| What you have to do |
Look through the material below. Copy each line that contains the string "bodies".

| Material provided |
##############################

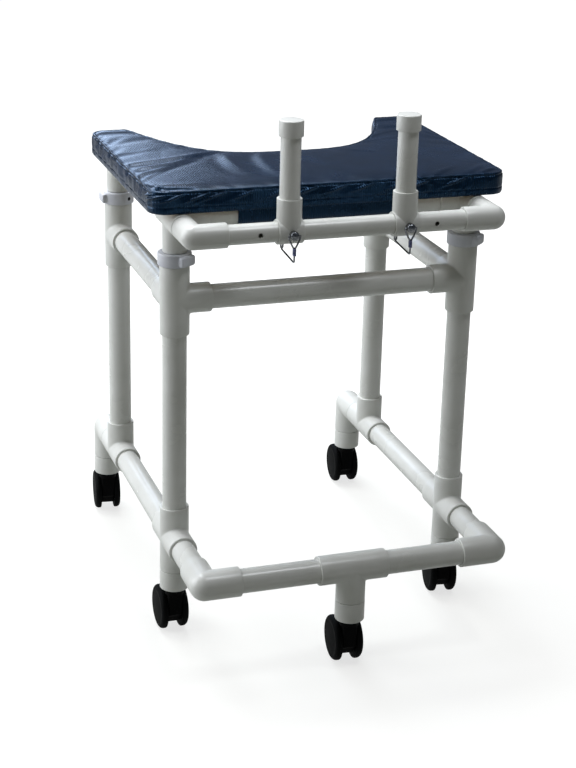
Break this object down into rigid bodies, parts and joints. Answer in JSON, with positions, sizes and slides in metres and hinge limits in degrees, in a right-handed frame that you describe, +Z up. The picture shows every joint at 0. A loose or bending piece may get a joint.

##############################

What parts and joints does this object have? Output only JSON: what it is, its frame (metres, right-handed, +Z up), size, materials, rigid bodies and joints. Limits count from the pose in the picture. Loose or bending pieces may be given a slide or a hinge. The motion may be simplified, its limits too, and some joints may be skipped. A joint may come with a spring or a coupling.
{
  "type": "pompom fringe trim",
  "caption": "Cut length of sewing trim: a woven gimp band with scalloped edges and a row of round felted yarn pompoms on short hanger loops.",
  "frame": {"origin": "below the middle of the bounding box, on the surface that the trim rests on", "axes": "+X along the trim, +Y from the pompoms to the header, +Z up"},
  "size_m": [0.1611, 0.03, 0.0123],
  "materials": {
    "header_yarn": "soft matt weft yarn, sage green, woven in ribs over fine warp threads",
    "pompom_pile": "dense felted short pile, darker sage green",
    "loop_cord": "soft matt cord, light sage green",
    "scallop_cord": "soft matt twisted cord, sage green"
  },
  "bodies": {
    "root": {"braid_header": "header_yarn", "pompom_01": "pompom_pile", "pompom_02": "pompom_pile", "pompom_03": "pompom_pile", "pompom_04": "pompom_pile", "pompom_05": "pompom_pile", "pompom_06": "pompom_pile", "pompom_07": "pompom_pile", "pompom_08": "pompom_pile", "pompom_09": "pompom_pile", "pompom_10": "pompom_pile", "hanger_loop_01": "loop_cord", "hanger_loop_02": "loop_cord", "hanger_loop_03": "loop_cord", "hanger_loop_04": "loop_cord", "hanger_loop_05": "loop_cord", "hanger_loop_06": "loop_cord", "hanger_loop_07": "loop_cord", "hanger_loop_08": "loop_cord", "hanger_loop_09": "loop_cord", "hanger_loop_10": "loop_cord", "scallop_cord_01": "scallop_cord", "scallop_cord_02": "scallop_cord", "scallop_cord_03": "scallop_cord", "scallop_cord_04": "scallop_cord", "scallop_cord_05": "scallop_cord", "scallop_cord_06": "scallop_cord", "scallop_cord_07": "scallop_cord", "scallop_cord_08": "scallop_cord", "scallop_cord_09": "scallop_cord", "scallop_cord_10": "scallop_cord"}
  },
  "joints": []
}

##############################

| Reply to the exercise |
Break this object down into rigid bodies, parts and joints. Answer in JSON, with positions, sizes and slides in metres and hinge limits in degrees, in a right-handed frame that you describe, +Z up. The picture shows every joint at 0. A loose or bending piece may get a joint.
What parts and joints does this object have? Output only JSON: what it is, its frame (metres, right-handed, +Z up), size, materials, rigid bodies and joints. Limits count from the pose in the picture. Loose or bending pieces may be given a slide or a hinge. The motion may be simplified, its limits too, and some joints may be skipped. A joint may come with a spring or a coupling.
  "bodies": {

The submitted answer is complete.